Von Benjamin Krieger
DOW JONES NEWSWIRES
FRANKFURT (Dow Jones)--Ein rabenschwarzer Tag war es für die internationalen Finanzmärkte. In den Niederlanden ist die Regierung an der Haushaltspolitik zerbrochen, in Frankreich ging die erste Runde der Präsidentschaftswahlen an den Sozialisten Francois Hollande, die Eurozone rutscht immer tiefer in die Rezession und auch in China verlangsamt sich das Wachstum. Das waren einfach zu viele Hiobsbotschaften. Die Optimisten an den Märkten warfen das Handtuch.

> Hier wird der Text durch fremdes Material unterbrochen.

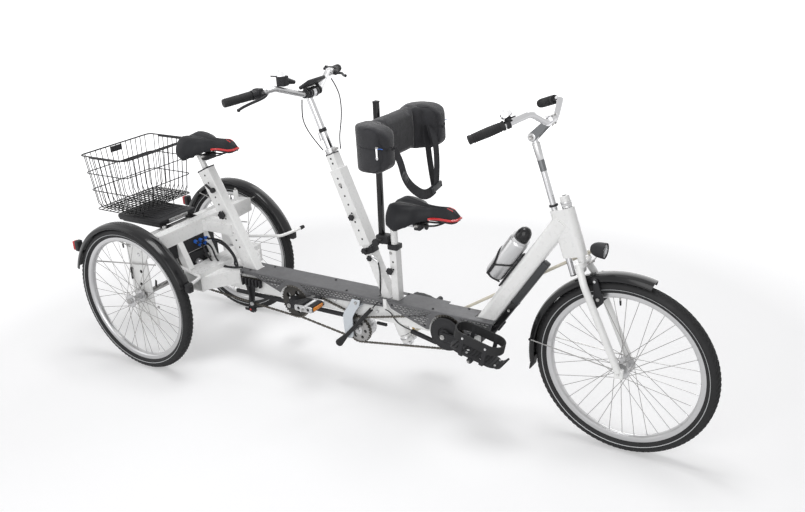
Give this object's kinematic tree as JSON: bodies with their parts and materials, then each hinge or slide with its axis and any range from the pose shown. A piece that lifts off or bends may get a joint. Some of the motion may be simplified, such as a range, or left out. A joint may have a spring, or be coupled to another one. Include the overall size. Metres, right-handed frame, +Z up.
{
  "type": "tandem therapy tricycle",
  "caption": "Tandem therapy tricycle: two riders in line, a steered front wheel, twin rear wheels, a back support and a wire basket.",
  "frame": {"origin": "on the floor under the middle of the whole tricycle's box", "axes": "+X forward, +Y to the left, +Z up"},
  "size_m": [2.8, 0.7812, 1.312],
  "materials": {
    "white_paint": "glossy white powder coat",
    "black_gloss": "glossy black",
    "black_plastic": "matt black",
    "grey_sheet": "fine textured dark grey",
    "silver": "satin",
    "chrome": "polished",
    "steel": "brushed",
    "tyre": "rubber tread",
    "rubber": "moulded rubber",
    "fabric": "woven nylon",
    "vinyl": "soft vinyl",
    "red_lens": "red lens",
    "beige_paint": "satin",
    "chain": "oiled steel"
  },
  "bodies": {
    "frame": {"main_frame": "white_paint", "mast_cable": "black_plastic", "chain_tensioner": "black_plastic", "front_bell": "black_plastic", "steering_mast": "white_paint", "front_seat_tube": "white_paint", "front_saddle_bar": "chrome", "backrest_post": "black_gloss", "backrest_cushion": "fabric", "rear_seat_tube": "white_paint", "rear_frame": "white_paint", "boom_gussets": "white_paint", "rear_axle": "steel", "battery_rack": "black_plastic", "basket": "black_gloss", "rear_mudguard_left": "black_gloss", "rear_mudguard_right": "black_gloss", "front_handlebar": "chrome", "front_grips": "rubber", "front_saddle": "vinyl", "rear_saddle": "vinyl", "footboard": "grey_sheet", "mid_drive": "steel", "front_chain": "chain", "middle_chain": "chain", "rear_chain": "chain", "tube_battery": "black_plastic", "bottle": "silver", "bottle_cage": "black_plastic", "rear_lights": "red_lens", "mudguard_hoops": "white_paint"},
    "fork": {"fork": "white_paint", "front_mudguard": "black_gloss", "rim_brakes": "black_plastic", "headlight": "black_plastic"},
    "front_wheel": {"front_tyre": "tyre", "front_rim": "silver"},
    "rear_wheel_left": {"rear_left_tyre": "tyre", "rear_left_rim": "silver"},
    "rear_wheel_right": {"rear_right_tyre": "tyre", "rear_right_rim": "silver"},
    "rear_steering": {"steering_column": "chrome", "rear_handlebar": "silver", "rear_grips": "rubber", "rear_controls": "black_plastic", "rear_bar_cables": "black_plastic"},
    "drag_link": {"drag_link": "beige_paint"},
    "front_cranks": {"front_crank_set": "black_plastic"},
    "rear_cranks": {"rear_crank_set": "black_plastic"},
    "front_pedal_right": {"front_pedal_right": "black_plastic"},
    "front_pedal_left": {"front_pedal_left": "black_plastic"},
    "rear_pedal_right": {"rear_pedal_right": "black_plastic"},
    "rear_pedal_left": {"rear_pedal_left": "black_plastic"}
  },
  "joints": [
    {"name": "fork_steer", "type": "hinge", "parent": "frame", "child": "fork", "pos_m": [0.906, 0, 0.717], "axis": [-0.2924, 0, 0.9563], "range_deg": [-35, 35]},
    {"name": "column_steer", "type": "hinge", "parent": "frame", "child": "rear_steering", "pos_m": [0.09, 0, 0.43], "axis": [-0.3697, 0, 0.9291], "range_deg": [-35, 35]},
    {"name": "drag_link_pivot", "type": "hinge", "parent": "fork", "child": "drag_link", "pos_m": [0.90661, 0.062, 0.715], "axis": [-0.2924, 0, 0.9563], "range_deg": [-35, 35]},
    {"name": "front_wheel_spin", "type": "hinge", "parent": "fork", "child": "front_wheel", "pos_m": [1.07, 0, 0.33], "axis": [0, 1, 0], "continuous": true},
    {"name": "rear_wheel_left_spin", "type": "hinge", "parent": "frame", "child": "rear_wheel_left", "pos_m": [-1.022, 0.342, 0.33], "axis": [0, 1, 0], "continuous": true},
    {"name": "rear_wheel_right_spin", "type": "hinge", "parent": "frame", "child": "rear_wheel_right", "pos_m": [-1.022, -0.342, 0.33], "axis": [0, 1, 0], "continuous": true},
    {"name": "front_crank_spin", "type": "hinge", "parent": "frame", "child": "front_cranks", "pos_m": [0.388, 0, 0.337], "axis": [0, 1, 0], "continuous": true},
    {"name": "rear_crank_spin", "type": "hinge", "parent": "frame", "child": "rear_cranks", "pos_m": [-0.362, 0, 0.32], "axis": [0, 1, 0], "continuous": true},
    {"name": "front_pedal_right_spin", "type": "hinge", "parent": "front_cranks", "child": "front_pedal_right", "pos_m": [0.55759, -0.148, 0.32514], "axis": [0, 1, 0], "continuous": true},
    {"name": "front_pedal_left_spin", "type": "hinge", "parent": "front_cranks", "child": "front_pedal_left", "pos_m": [0.21841, 0.148, 0.34886], "axis": [0, 1, 0], "continuous": true},
    {"name": "rear_pedal_right_spin", "type": "hinge", "parent": "rear_cranks", "child": "rear_pedal_right", "pos_m": [-0.20225, -0.148, 0.37814], "axis": [0, 1, 0], "continuous": true},
    {"name": "rear_pedal_left_spin", "type": "hinge", "parent": "rear_cranks", "child": "rear_pedal_left", "pos_m": [-0.52175, 0.148, 0.26186], "axis": [0, 1, 0], "continuous": true}
  ],
  "couplings": [
    {"joint": "column_steer", "follows": "fork_steer", "ratio": 1},
    {"joint": "drag_link_pivot", "follows": "fork_steer", "ratio": -1}
  ]
}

Europaweit brachen die Aktienkurse ein.
Der DAX büßte 3,4 Prozent auf 6.523 Punkte ein. Das ist der niedrigste Stand seit dem 31. Januar. Und zugleich war es der größte Tagesverlust seit dem Ausverkauf am 6. März. Nur in Mailand und Stockholm gaben die Kurse noch stärker nach als am deutschen Markt. Das Malheur begann schon am frühen Morgen mit schwachen Ergebnissen einer Umfrage unter Chinas Einkaufsmanagern. Der DAX eröffnete daraufhin bereits mehr als ein Prozent leichter.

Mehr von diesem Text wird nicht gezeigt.